Rosie Simon in Studio 180’s The Chinese Lady at Crow’s Theatre, Toronto. Photo by Dahlia Katz.

Next, I will eat and you will watch me“, she tells us, at first with a smile in an attempt to please, but as she winds her way through the country over decades, her celebrated sideshow experience dampens that put-upon smile, and the darkness of what is being done to her starts to envelop the stage. The framework is startling, making the applause prompted by Atung most uncomfortable and disconcerting, as if we are in on the gawking and part of the problem. And maybe we are. We are being pushed forward, into examining our role in the voyeuristic imprisonment of this woman, and with each passing year, the sentence of her servitude deepens our distress and expands our understanding of this horrific type of racism and exploitation. The “cultural importance” of her presentation, all smiles and bows, shreds its luster as we follow The Chinese Lady down an alarming dive deep into the cultural acceptability of this enslaved exploitation as we begin to witness the darkening of her mind.

The play is a compellingly disturbing unpacking, and as directed with a simple sharp grace by Marjorie Chan 陳以珏 (Gateway Theatre’s China Doll), The Chinese Ladynever lets us off the hook, pushing forth the horrors of what this country has down to women of color, whether Black, Asian, Indigenous, or otherwise.
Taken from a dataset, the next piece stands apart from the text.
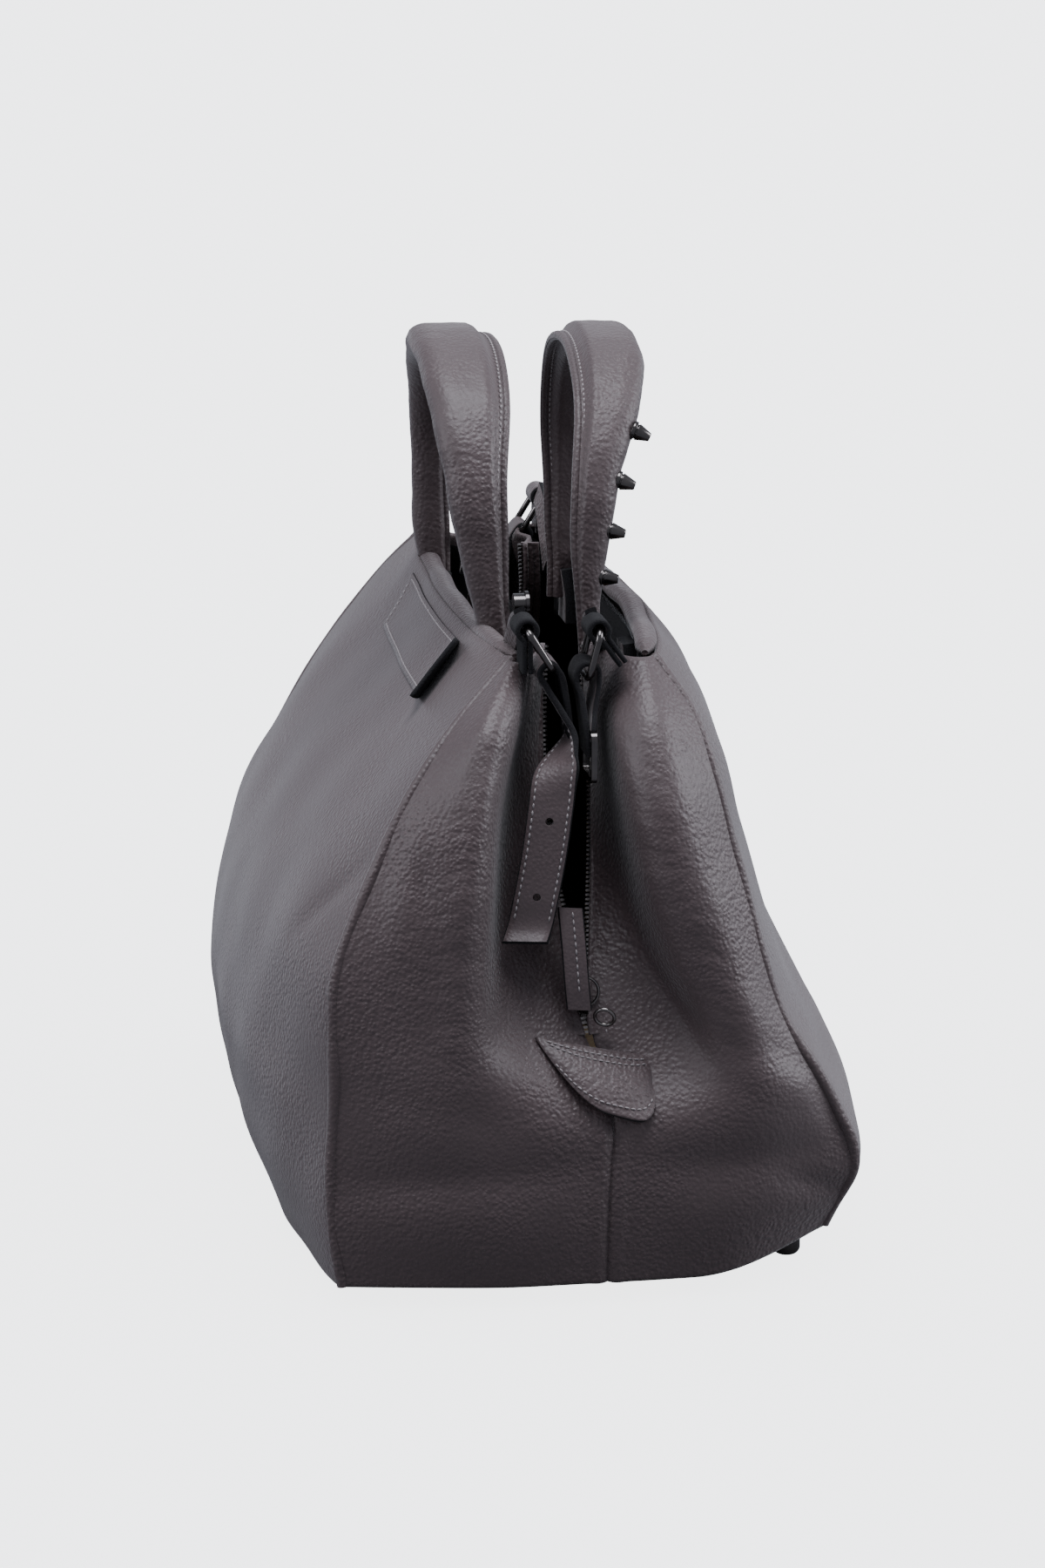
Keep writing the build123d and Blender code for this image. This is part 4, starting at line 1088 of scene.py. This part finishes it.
stitches("stitches_puller", puller_line[7:] + (-2.1, -0.6, 0),
         same([-1.0, 0.0, 0.0], 33), "zip_pull")


# --- Back tab -------------------------------------------------------------------------------
# Long leather tab stitched flat to the back panel below the rim. Its end nearest the buckled
# belts is left free and curls away, and shows its raw dark edge.

panel = shell["panel_back"]
panel_out = shell_normals["panel_back"]
rows_at = np.arange(*np.searchsorted(heights_down, (236, 260)))
x_at = np.linspace(-116, 62, 120)
patch = np.zeros((len(rows_at), 120, 3))
patch_out = np.zeros((len(rows_at), 120, 3))
for i, r in enumerate(rows_at):
    order = np.argsort(panel[r, :, 0])
    slide = x_at + (i / len(rows_at)) * 10
    for a in range(3):
        patch[i, :, a] = np.interp(slide, panel[r, order, 0], panel[r, order, a])
        patch_out[i, :, a] = np.interp(slide, panel[r, order, 0], panel_out[r, order, a])
free = np.clip((-x_at - 84) / 32, 0, 1) ** 2
patch += patch_out * (2.8 + 6.5 * free[None, :, None])
patch_piece = leather_sheet(
    "back_tab_stitched", patch, [body_leather, flesh_side], 1.8, flip=True)
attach(patch_piece, "bag")
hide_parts("back_tab")
for row_name, line, lift in (
    ("low", patch[1, 3:-3], patch_out[1, 3:-3]), ("high", patch[-2, 3:-3], patch_out[-2, 3:-3]),
    ("end", patch[1:-1, 3], patch_out[1:-1, 3]), ("far", patch[1:-1, -4], patch_out[1:-1, -4]),
):
    stitches("stitches_back_tab_" + row_name, line + lift * 0.1, lift, "bag")


# --- Metal parts that stay as they were made ------------------------------------------------
# Bent-wire rings, cast buckles with their prongs, rivets, feet, slider and pull ring. They keep
# the shape they were built with, and only get their plating here.

for node_name, node in frame["nodes"].items():
    plating = None
    if node_name.startswith(("ring_left", "ring_right", "belt_buckle_left", "belt_buckle_right",
                             "belt_prong", "handle_rivets", "feet", "foot_washers")):
        plating = gunmetal
    if node_name in ("zip_slider", "zip_pull_ring"):
        plating = zip_brass
    if plating:
        node.data.materials.clear()
        node.data.materials.append(plating)

for thing in bpy.context.scene.objects:
    if thing.type == "MESH" and thing != floor:
        lit_by_boxes.objects.link(thing)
We can’t look away, not from the formulation beautifully crafted by set designer Echo Zhou 周芷會 (Studio 180’s My Sister’s Rage), with delicately determined lighting from designer Kimberly Purtell (Studio 180’s Oslo), perfectly executed costuming by Jung-Hye Kim (Factory’s Praire Nurse), and solid sound and compositions by Gloria Mok 莫嘉詠 (fu-GeN’s Walk the Walk), nor can we not see the cultural importance of how “the story goes…

Rosie Simon and John Ng in Studio 180’s The Chinese Lady at Crow’s Theatre, Toronto. Photo by Dahlia Katz.

They speak of a story that is better and more beautiful than the truth, living made up inside a deep desperate dream of China. We watch the pair live in too much hope, with little reality, and no literal hold on the truth, executing a vision that is less Chinese than the reality that they struggle to remember. Inside the director’s notes, Chan compares “Afong Moy’s relatively more ‘humane’ exhibition to the horror of ‘human zoos’ where individuals were enslaved in harrowing circumstances and put on display in often hostile surroundings.” This is an idea that horrifies beyond anything that my mind is able to comprehend. I couldn’t stop thinking of my own personal discomfort as a child when taken to the Zoo, watching imprisoned animals living out their existence in a pseudo-reality that was formed to mimic something that it was most definitely not, freedom and a true space to roam. And to fully understand the actual truth of her situation (from reading the articles made available on Studio 180’s webpage for The Chinese Lady, like this one: Afong Moy: Uncovering the History Behind The Chinese Lady), the immense weight of the abusive imprisonment of Afong Moy just gets heavier and heavier.

We are set up, in the most profound and wise manner by a playwright who has captured history and executed its design perfectly, implanting us unbeknownst as ‘cultural connoisseurs’ and ‘voyeurs’ of an uncomfortable sort, and forcing us to bear witness to the caging of The Chinese Lady. The result is upsetting, disheartening, and completely outstanding, as we sit playing out our roles seating in front of her subjugation. It’s all for the sake of some brutal inhumane cultural curiosity by a privileged colonial class who we know will eventually tire of her, and toss her away when something more exotic is presented for their amusement. Yet, this play holds us tight and never lets us look away from the barbaric curated exhibition of systematic racism and the exploitation of The Chinese Lady, the first of her kind in America. I did not know anything about Afong May and her zoo-like treatment before seeing this play, and it’s true what my theatre companion said of the play that “it’s a sobering reminder of some of the atrocities of the past against Asians in North America.” A telling that I will never forget. Worth its weight in gold and coin.

It is a beautiful thing to look at something long enough to really understand it. But it is so much more beautiful to be looked at long enough to be understood“. – The Chinese Lady by Lloyd Suh.